Generasi Beta, yang akan lahir antara 2025 hingga 2039, akan tumbuh dalam dunia yang penuh dengan teknologi canggih, informasi tanpa batas, dan alat otomatisasi yang memudahkan kehidupan mereka. Namun, dunia yang semakin canggih ini juga akan membawa tantangan besar, terutama dalam hal kesehatan mental, hubungan sosial, dan privasi. Sebagai generasi Z, kami hanya bisa berharap bahwa anak-anak generasi Beta akan menemukan keseimbangan antara kehidupan digital dan dunia nyata, serta belajar untuk tetap menjaga hubungan sosial yang sehat di tengah perkembangan teknologi yang sangat cepat.
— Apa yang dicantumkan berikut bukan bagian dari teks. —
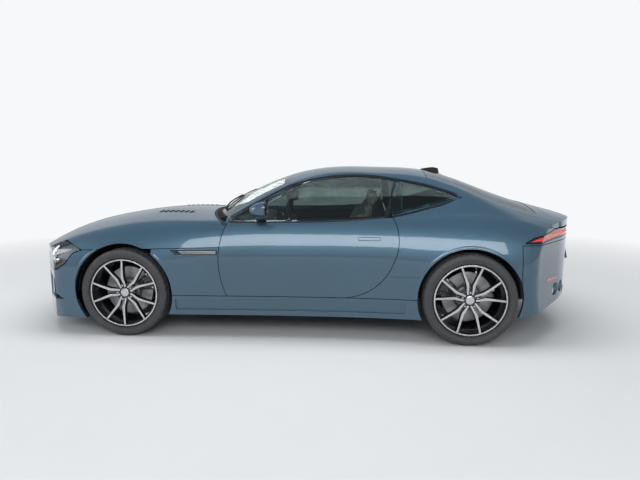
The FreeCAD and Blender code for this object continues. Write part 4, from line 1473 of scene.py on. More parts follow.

Semoga anak-anak generasi Beta ini tumbuh menjadi pribadi yang lebih bijaksana, penuh empati, dan mampu menghadapi tantangan dunia yang terus berubah. Dan siapa tahu, mungkin mereka akan lebih siap untuk menghadapi masa depan daripada kita yang sudah mengalami banyak peralihan teknologi di generasi ini.